Mom-attached: My girl is very attached to her mama. Some days it can be so exhausting. It has caused a lot of internal struggle for me. My instinct is to "tough love" her - i.e. push her away when she's being unnecessarily attached (like she doesn't need to sit on my lap during meals, or Dad can make her juice or give her a bath or open her car door). But then I think... some day she is going to hate me and want nothing to do with me. Hopefully she'll come back to me, as "they" say they do, but I'll be lucky if she likes me then. Sure, she'll love me, but really like me. Who knows what our relationship will be like? So why not just enjoy these years of her loving me without fail? And on the other hand (how many hands am I up to now?), with Avery demanding so much of my attention and Ben requiring so much of me, I feel like I miss Rudy somedays. I try to get quality time with him when I can each day, but I have to make a serious effort. Of course not everything has to be equal and the kids have and will have different needs throughout their lives, but it hurts me to think I'm letting any of them down or not there for them as much as I should be. Having kids is hard!
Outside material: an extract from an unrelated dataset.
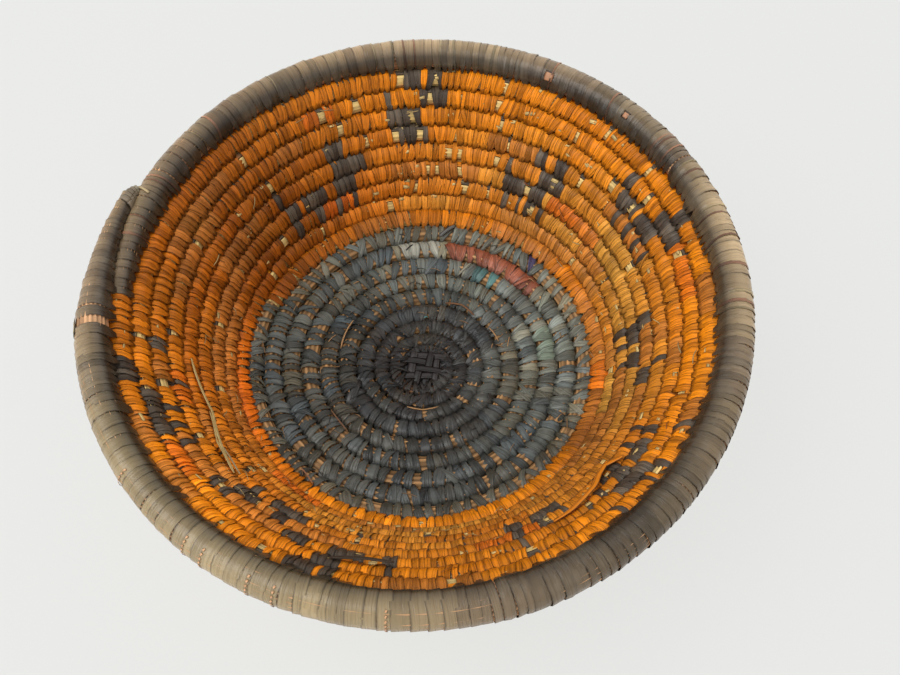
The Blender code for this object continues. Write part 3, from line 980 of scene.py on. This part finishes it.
class BASKET_PG_stage(bpy.types.PropertyGroup):
    """Camera, floor and light."""

    distance: length_setting("Camera Distance", "From the middle of the base", 0.3589)
    elevation: angle_setting("Elevation", "Height of the camera over the floor's plane", math.radians(59.6))
    roll: angle_setting("Roll", "Tilt of the picture", math.radians(-4.6))
    lens: number_setting("Lens", "Focal length in millimetres", 36)
    floor_size: length_setting("Floor", "Width of the floor", 6)
    floor_glow: number_setting(
        "Floor Glow", "How far the camera sees the floor plain white", 0.84, subtype="FACTOR"
    )
    key_power: number_setting("Key Light", "Power of the large lamp", 11)
    sky: number_setting("Sky", "Strength of the even light all round", 0.6)


def base_stitches(settings):
    rng = np.random.default_rng(settings.seed)
    pitch_range = (settings.pitch_low, settings.pitch_high)

    def gap_chance(turn):
        return 0.3 if turn > BASE_TURNS - 1 else 0.03 + 0.08 * min(1, turn / 4)

    turns, pitches, runs = laid_out(
        rng,
        (START_TURN, FINE_TURNS, (0.0013, 0.0021), (2, 7), lambda turn: 0.03, 0.001),
        (FINE_TURNS, BASE_TURNS - 0.004, pitch_range, (2, 7), gap_chance, 0.0018),
    )
    tone = rng.random(runs.max() + 1)
    warmths = rng.normal(0.03, 0.055, runs.max() + 1)
    heading = bearing(turns)
    dyes = []
    for i, turn in enumerate(turns):
        dye = mixed(settings.charcoal, settings.slate, np.clip(turn / 4 + (tone[runs[i]] - 0.5) * 0.9, 0, 1))
        outer = near(heading[i], 45, 130) * np.clip((turn - 1.8) / 2.5, 0, 1)
        dye = mixed(dye, settings.teal_grey, np.clip(outer * (0.1 + 0.9 * tone[runs[i]]), 0, 1))
        dye = mixed(dye, settings.warm_grey, np.clip(outer * rng.uniform(-0.4, 0.85), 0, 1))
        if turn > BASE_TURNS - 1:
            dye = mixed(dye, settings.warm_grey, 0.7 * rng.random()) * 0.8
        lit = 0.85 + (strength(heading[i], BASE_STRENGTH) - 0.85) * np.clip((turn - 1.5) / 5, 0, 1)
        warmth = rng.normal(0, 0.04) + warmths[runs[i]]
        dyes.append(dye * lit * rng.uniform(0.42, 1.46) * (1 + warmth, 1.03, 1 - warmth * 1.3))
    last, fine = turns > BASE_TURNS - 1, turns < FINE_TURNS
    lean = rng.normal(0, 0.09, len(turns)) * (1 + 1.5 * last + 2.5 * fine) + (tone[runs] - 0.5) * 0.4
    spans = pitches * rng.uniform(0.95, 1.25, len(turns)) * (1 - 0.2 * last) * np.where(turns < 3, 1.25, 1)
    return crossed(stitch_table(turns, spans, lean, dyes, rng), 0.12, 0.5, rng)


def wall_stitches(settings):
    rng = np.random.default_rng(settings.seed)
    pitch_range = (settings.pitch_low, settings.pitch_high)

    def window_chance(turn):
        return 0.022 + 0.075 * near(bearing(turn), 70, 100) * np.clip((turn - BASE_TURNS) / 4, 0.3, 1)

    turns, pitches, runs = laid_out(
        rng,
        (BASE_TURNS, BASE_TURNS + 1, (0.0027, 0.0033), (4, 13), lambda turn: 0.01, 0.0015),
        (BASE_TURNS + 1, RIM_START, pitch_range, (4, 13), window_chance, 0.0024),
    )
    count = runs.max() + 1
    tone, tint = rng.random(count), rng.random(count)
    heading = bearing(turns)
    rows_down = RIM_START - turns
    first_row = turns < BASE_TURNS + 1
    dyes = []
    for i, run in enumerate(runs):
        low = 0.1 if first_row[i] else np.clip((rows_down[i] - 1.5) / 5, 0, 1)
        golden = np.maximum(near(heading[i], 5, 110), near(heading[i], 265, 60) * 0.5)
        dye = mixed(settings.orange, settings.bright, np.clip(0.95 - low + (tone[run] - 0.5) * 0.8, 0, 1))
        dye = mixed(dye, settings.ochre, np.clip(low * (0.2 + golden) * (0.3 + tone[run]), 0, 1))
        # The upper left turns burnt orange: a deeper dye there, and painted shade on the side turned from the
        # light
        dye = mixed(dye, BURNT_ORANGE, near(heading[i], 150, 75) * 0.8)
        if first_row[i]:
            dye = mixed(dye, RED_ORANGE, near(heading[i], 195, 45) * 0.6)
        if tint[run] < RED_SHARE:
            dye = mixed(dye, RED_ORANGE, 0.5)
        elif tint[run] > 1 - TAN_SHARE:
            dye = mixed(dye, TAN_ORANGE, 0.75)
        # The dye is made brighter or darker by bearing: partly the dye, partly painted light and shade. The
        # first row is also darkened towards the far side.
        top, foot = strength(heading[i], WALL_TOP_DYE_AND_LIGHT), strength(heading[i], WALL_FOOT_DYE_AND_LIGHT)
        lit = top + (foot - top) * np.clip((rows_down[i] - 2.5) / 4, 0, 1)
        if first_row[i]:
            lit *= 1 - 0.3 * near(heading[i], 90, 90)
        dyes.append(dye * lit * rng.uniform(0.7, 1.3))
    lean = -0.1 + 0.2 * near(heading, 185, 70) * np.clip((rows_down - 3) / 4, 0, 1)
    lean = lean + (tint[runs] - 0.5) * 0.25 + rng.normal(0, 0.06, len(turns))
    spans = pitches * rng.uniform(1.12, 1.42, len(turns)) * (1 - 0.12 * first_row)
    return crossed(stitch_table(turns, spans, lean, dyes, rng), 0.03, 0.3, rng)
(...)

Terrible Two's: what I wrote for Rudy at this time, "Uh, yes! I won't rant, but he can be a challenge lately. Lots of fits, lots of mischief, lots of defiance... some days it takes so much to not lose my mind! :) But I honestly think that has a lot to do with my mood that day or what all I'm trying to accomplish. If I focus on Rudy and just being with him, he's fine. But I can't always do that and he has to learn to entertain himself for a few minutes a day! Oh and the fits where he refuses to walk.. those happen all too frequently and they are getting soooo old. I can't carry around 2 babies all day. One is hard enough!" Ditto. Some times Avery gets so grumpy and irrational. She makes no sense in her fits. None at all. I offer what she wants, she doesn't want it (for example, she cries to be held so I try to pick her up, but she goes limp and won't let me pick her up.. all while she's still crying to be held. Or she cries for me to snuggle her, as I'm laying next to her snuggling. She gets mad at Rudy for taking a toy and when he gives it back to her, she throws it down).
All in all, I think it's safe to say that Avery isn't our middle child, she's our center.
All in all, I think it's safe to say that Avery isn't our middle child, she's our center.